AIM: Which lines run from the first one up to and including the one with "PIN_HOLE_BELOW_TOP = 114.0"? Print exactly those.
==================================================
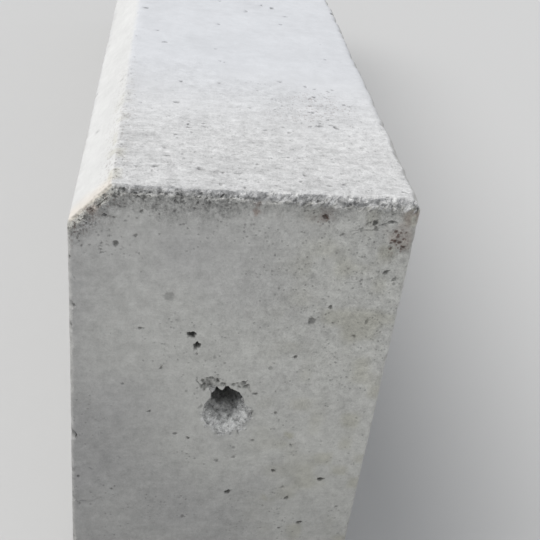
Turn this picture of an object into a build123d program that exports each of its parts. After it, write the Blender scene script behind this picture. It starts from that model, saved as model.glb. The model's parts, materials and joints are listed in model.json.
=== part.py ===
from build123d import *
import os

# A concrete kerb stone, cast in one piece: a straight block with a flat bevel along its road-side top
# edge, worn arrises and a blind pin hole in the middle of each end for the lifting pins.
# Units are millimetres. Z is up, the length runs along Y and the road side faces -X. The origin is the
# middle of the underside. The near end, at -Y, is the one whose pin hole has a broken mouth.

# Block
KERB_LENGTH = 1000.0
KERB_WIDTH = 150.0
KERB_HEIGHT = 250.0

# Bevel between the road face and the top
BEVEL_RUN = 18.0
BEVEL_RISE = 19.0

# Arrises: the long ones are rounded by the mould, the ones round each end are sharper
LONG_ARRIS_RADIUS = 3.0
END_ARRIS_RADIUS = 2.0

# Pin holes, on the middle of the width
PIN_HOLE_RADIUS = 8.0
PIN_HOLE_DEPTH = 60.0
PIN_HOLE_BELOW_TOP = 114.0

# Mouth of the far hole: a plain flare left by the tapered collar of the mould's pin
FLARE_REACH = 2.5
FLARE_DEPTH = 3.0

# Mouth of the near hole: the concrete has broken away, furthest below the hole. The reaches say how far
# the break goes past the hole's wall, at equal steps round it, anticlockwise from +X
BREAK_REACHES = (1.0, 1.0, 1.5, 3.0, 2.0, 7.0, 13.5, 9.5)
BREAK_DEPTH = 8.0

END_FACE_Y = KERB_LENGTH / 2
PIN_HOLE_HEIGHT = KERB_HEIGHT - PIN_HOLE_BELOW_TOP


def end_plane(side):
    """An end face at its pin hole's axis, with Z outwards and Y up. side is -1 for near, 1 for far."""
    axis_point = (0, side * END_FACE_Y, PIN_HOLE_HEIGHT)
    return Plane(origin=axis_point, x_dir=(-side, 0, 0), z_dir=(0, side, 0))


def break_rim():
    """The broken mouth's rim in the end face, around the hole's axis. Its points lie at equal steps of
    the curve's parameter, as they do on the round wall's end, so that the loft between them is straight."""
    count = len(BREAK_REACHES)
    points = [
        Vector(PIN_HOLE_RADIUS + reach, 0).rotate(Axis.Z, i * 360 / count)
        for i, reach in enumerate(BREAK_REACHES)
    ]
    return Edge.make_spline(points, periodic=True, parameters=[i / count for i in range(count + 1)])


near_end = end_plane(-1)
far_end = end_plane(1)

with BuildPart() as kerb_stone:
    # Section, drawn across the length
    with BuildSketch(Plane.XZ) as section:
        with BuildLine():
            Polyline(
                (-KERB_WIDTH / 2, 0),
                (KERB_WIDTH / 2, 0),
                (KERB_WIDTH / 2, KERB_HEIGHT),
                (-KERB_WIDTH / 2 + BEVEL_RUN, KERB_HEIGHT),
                (-KERB_WIDTH / 2, KERB_HEIGHT - BEVEL_RISE),
                close=True,
            )
        make_face()
        fillet(section.vertices(), LONG_ARRIS_RADIUS)
    extrude(amount=END_FACE_Y, both=True)

    # Arrises round the two ends
    end_edges = edges().group_by(Axis.Y)[0] + edges().group_by(Axis.Y)[-1]
    fillet(end_edges, END_ARRIS_RADIUS)

    # Pin holes
    with Locations(near_end, far_end):
        Hole(PIN_HOLE_RADIUS, PIN_HOLE_DEPTH)

    # Plain flare at the far hole
    with BuildSketch(far_end):
        Circle(PIN_HOLE_RADIUS + FLARE_REACH)
    with BuildSketch(far_end.offset(-FLARE_DEPTH)):
        Circle(PIN_HOLE_RADIUS)
    loft(mode=Mode.SUBTRACT)

    # Broken mouth at the near hole
    with BuildSketch(near_end):
        with BuildLine():
            add(break_rim())
        make_face()
    with BuildSketch(near_end.offset(-BREAK_DEPTH)):
        Circle(PIN_HOLE_RADIUS)
    loft(mode=Mode.SUBTRACT)

kerb_stone.part.label = "kerb_stone"

os.makedirs("parts", exist_ok=True)
export_step(kerb_stone.part, "parts/kerb_stone.step")
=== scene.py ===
import json
from functools import partialmethod
from itertools import product
from math import atan2, cos, pi, radians, sin, tan

import bpy
import numpy as np
from mathutils import Matrix, Vector
from mathutils.geometry import delaunay_2d_cdt


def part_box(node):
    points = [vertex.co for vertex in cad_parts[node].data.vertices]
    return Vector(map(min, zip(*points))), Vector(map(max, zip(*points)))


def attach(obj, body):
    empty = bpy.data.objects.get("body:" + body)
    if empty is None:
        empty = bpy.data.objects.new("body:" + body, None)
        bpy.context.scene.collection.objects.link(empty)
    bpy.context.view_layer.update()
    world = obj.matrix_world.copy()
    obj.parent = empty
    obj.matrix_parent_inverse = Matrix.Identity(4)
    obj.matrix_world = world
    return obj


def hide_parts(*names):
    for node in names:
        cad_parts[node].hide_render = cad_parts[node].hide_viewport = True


# The looks of a cast concrete kerb stone. Its relief is worked out in millimetres in the CAD's frame,
# with Z up, the length along Y, the road and the bevel at -X and the near end at -Y, and the finished
# mesh is scaled to metres. One closed mesh stands for the CAD's one solid.

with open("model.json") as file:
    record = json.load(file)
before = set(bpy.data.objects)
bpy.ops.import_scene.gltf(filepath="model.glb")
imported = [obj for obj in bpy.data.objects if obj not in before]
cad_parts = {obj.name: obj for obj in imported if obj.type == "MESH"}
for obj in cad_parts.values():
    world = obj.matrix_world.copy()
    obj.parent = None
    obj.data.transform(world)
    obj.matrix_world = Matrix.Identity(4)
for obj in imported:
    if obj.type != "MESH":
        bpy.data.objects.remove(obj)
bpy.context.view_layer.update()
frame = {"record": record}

MM = 0.001

# A length in mm that counts as none, and how near a face a point has to be to lie on it
TINY = 1e-9
ON_FACE = 0.1

# The block and its near pin hole, as the frame gives them
low, high = (np.array(corner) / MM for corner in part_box("kerb_stone"))
LEFT, NEAR, BASE = low
RIGHT, FAR, TOP = high
MOUNTS = {mount["name"]: mount for mount in frame["record"]["mounts"]}
HOLE_RADIUS = MOUNTS["near_pin_hole"]["dims"]["r_mm"]
HOLE_X, _, HOLE_Z = (value / MM for value in MOUNTS["near_pin_hole"]["pos_m"])

# Depth of the holes, bevel and arrises, at the sizes of the plain solid
HOLE_DEPTH = 60.0
BEVEL_RUN = 18.0
BEVEL_RISE = 19.0
LONG_ARRIS_RADIUS = 3.0
END_ARRIS_RADIUS = 2.0

rng = np.random.default_rng(20)


# Random patterns

def lattice(cells, seed):
    """A number from 0 to 1 for each whole-numbered cell, the same each time."""
    mixed = (cells * np.array([374761393, 668265263, 2147483629])).sum(-1) + seed * 1274126177
    mixed = (mixed ^ (mixed >> 13)) & 0xFFFFFFFF
    mixed = (mixed * 1103515245 + 12345) & 0xFFFFFFFF
    mixed = ((mixed ^ (mixed >> 15)) * 1274126177) & 0xFFFFFFFF
    return ((mixed ^ (mixed >> 16)) & 0xFFFFFF) / 0xFFFFFF


def noise(places, size, seed):
    """Smooth numbers from -1 to 1 at these places. size is a spot's width in mm, or one for each axis."""
    scaled = places / np.array(size, float)
    cells = np.floor(scaled).astype(np.int64)
    part = scaled - cells
    part = part ** 3 * (part * (part * 6 - 15) + 10)
    total = 0.0
    for corner in product((0, 1), repeat=3):
        weight = np.prod(np.where(corner, part, 1 - part), axis=-1)
        total = total + weight * lattice(cells + np.array(corner), seed)
    return 2 * total - 1


def layered(places, size, seed, layers=3, keep=0.5, shape=lambda found: found):
    """Noise at a size, and at half of it with a share of the strength, and so on."""
    strengths = [keep ** i for i in range(layers)]
    total = sum(strength * shape(noise(places, np.array(size, float) / 2 ** i, seed + i))
                for i, strength in enumerate(strengths))
    return total / sum(strengths)


def crags(places, size, seed, layers=3):
    """Sharp-edged humps and hollows from -2 to 1, as on broken stone."""
    return layered(places, size, seed, layers, 0.6, lambda found: 1 - 3 * np.abs(found))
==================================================
EXPECTED ANSWER:
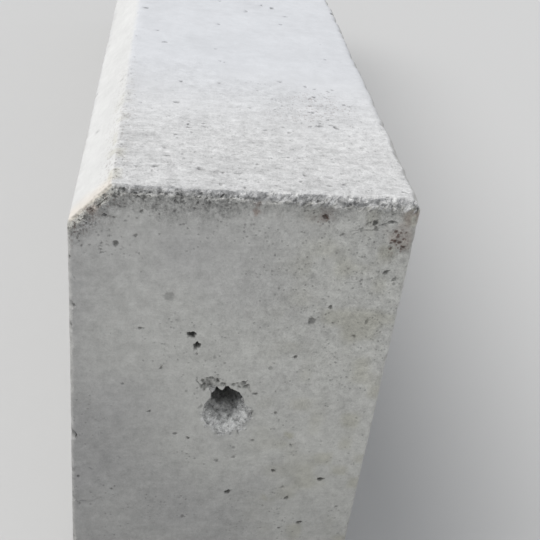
Turn this picture of an object into a build123d program that exports each of its parts. After it, write the Blender scene script behind this picture. It starts from that model, saved as model.glb. The model's parts, materials and joints are listed in model.json.
=== part.py ===
from build123d import *
import os

# A concrete kerb stone, cast in one piece: a straight block with a flat bevel along its road-side top
# edge, worn arrises and a blind pin hole in the middle of each end for the lifting pins.
# Units are millimetres. Z is up, the length runs along Y and the road side faces -X. The origin is the
# middle of the underside. The near end, at -Y, is the one whose pin hole has a broken mouth.

# Block
KERB_LENGTH = 1000.0
KERB_WIDTH = 150.0
KERB_HEIGHT = 250.0

# Bevel between the road face and the top
BEVEL_RUN = 18.0
BEVEL_RISE = 19.0

# Arrises: the long ones are rounded by the mould, the ones round each end are sharper
LONG_ARRIS_RADIUS = 3.0
END_ARRIS_RADIUS = 2.0

# Pin holes, on the middle of the width
PIN_HOLE_RADIUS = 8.0
PIN_HOLE_DEPTH = 60.0
PIN_HOLE_BELOW_TOP = 114.0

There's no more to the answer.